## Exercise
Check every line of the data below for the string "before", and copy the ones that hold it.

## Dataset content
----

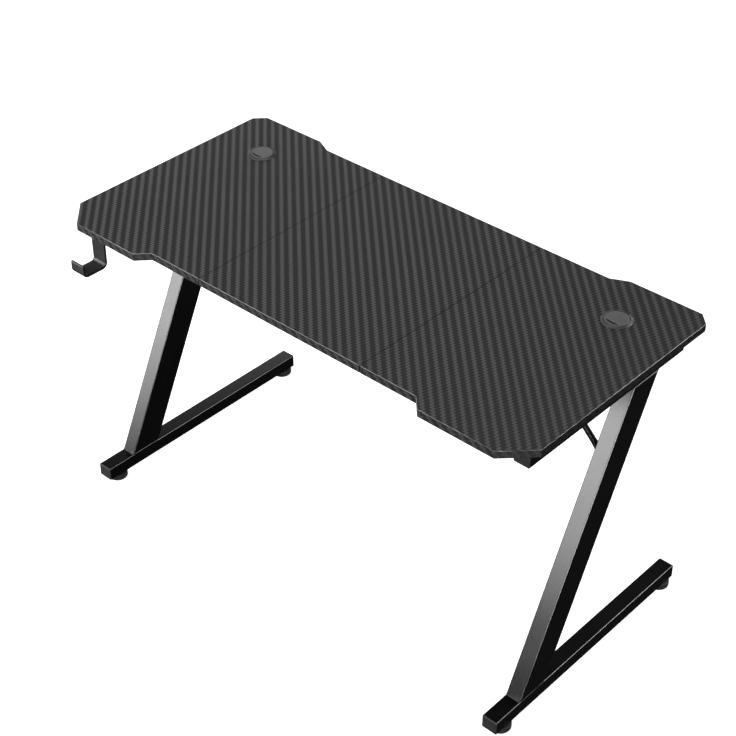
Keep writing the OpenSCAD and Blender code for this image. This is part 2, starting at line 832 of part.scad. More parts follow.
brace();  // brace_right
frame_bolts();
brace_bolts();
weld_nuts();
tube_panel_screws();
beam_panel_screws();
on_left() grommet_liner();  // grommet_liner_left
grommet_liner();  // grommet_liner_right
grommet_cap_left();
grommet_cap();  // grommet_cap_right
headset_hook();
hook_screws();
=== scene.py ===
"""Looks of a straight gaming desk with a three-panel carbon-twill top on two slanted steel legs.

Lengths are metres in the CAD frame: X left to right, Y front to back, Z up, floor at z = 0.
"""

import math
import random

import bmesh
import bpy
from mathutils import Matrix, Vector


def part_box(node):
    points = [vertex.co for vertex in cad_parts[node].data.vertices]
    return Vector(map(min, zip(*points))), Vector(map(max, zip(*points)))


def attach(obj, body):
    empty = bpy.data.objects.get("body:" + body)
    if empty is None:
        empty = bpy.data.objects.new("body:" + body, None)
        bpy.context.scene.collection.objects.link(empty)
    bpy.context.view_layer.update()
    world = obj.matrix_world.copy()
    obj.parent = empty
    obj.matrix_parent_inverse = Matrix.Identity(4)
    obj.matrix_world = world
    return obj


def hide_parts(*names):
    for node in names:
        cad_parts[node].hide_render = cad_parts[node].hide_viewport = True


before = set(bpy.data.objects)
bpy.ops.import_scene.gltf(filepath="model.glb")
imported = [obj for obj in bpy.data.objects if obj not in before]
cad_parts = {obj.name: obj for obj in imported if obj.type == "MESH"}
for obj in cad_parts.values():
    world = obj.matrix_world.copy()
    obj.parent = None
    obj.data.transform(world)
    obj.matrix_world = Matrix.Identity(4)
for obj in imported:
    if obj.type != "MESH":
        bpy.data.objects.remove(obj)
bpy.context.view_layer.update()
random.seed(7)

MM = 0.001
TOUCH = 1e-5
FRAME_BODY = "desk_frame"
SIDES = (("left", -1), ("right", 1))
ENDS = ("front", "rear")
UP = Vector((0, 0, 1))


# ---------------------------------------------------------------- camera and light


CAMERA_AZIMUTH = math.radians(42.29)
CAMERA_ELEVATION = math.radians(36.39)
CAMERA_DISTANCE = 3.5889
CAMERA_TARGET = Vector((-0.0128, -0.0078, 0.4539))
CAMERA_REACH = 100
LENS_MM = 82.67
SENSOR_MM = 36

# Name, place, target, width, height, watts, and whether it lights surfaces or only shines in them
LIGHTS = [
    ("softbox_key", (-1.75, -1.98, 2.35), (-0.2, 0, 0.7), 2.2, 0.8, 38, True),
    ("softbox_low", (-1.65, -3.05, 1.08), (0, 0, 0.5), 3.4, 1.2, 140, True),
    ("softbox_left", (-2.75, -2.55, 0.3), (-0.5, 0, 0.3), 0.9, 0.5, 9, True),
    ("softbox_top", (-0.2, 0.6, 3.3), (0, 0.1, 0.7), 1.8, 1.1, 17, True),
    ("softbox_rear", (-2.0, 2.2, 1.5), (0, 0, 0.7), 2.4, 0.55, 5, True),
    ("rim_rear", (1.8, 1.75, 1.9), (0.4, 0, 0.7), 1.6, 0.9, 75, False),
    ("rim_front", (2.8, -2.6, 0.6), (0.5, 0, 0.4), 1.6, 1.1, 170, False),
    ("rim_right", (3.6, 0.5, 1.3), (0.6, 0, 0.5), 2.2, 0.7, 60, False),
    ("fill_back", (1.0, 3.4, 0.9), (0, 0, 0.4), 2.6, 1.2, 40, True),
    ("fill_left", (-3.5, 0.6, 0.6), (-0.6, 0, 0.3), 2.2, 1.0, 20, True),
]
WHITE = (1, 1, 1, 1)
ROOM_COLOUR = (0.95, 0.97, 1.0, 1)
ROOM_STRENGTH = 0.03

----

## Output of the exercise
before = set(bpy.data.objects)
imported = [obj for obj in bpy.data.objects if obj not in before]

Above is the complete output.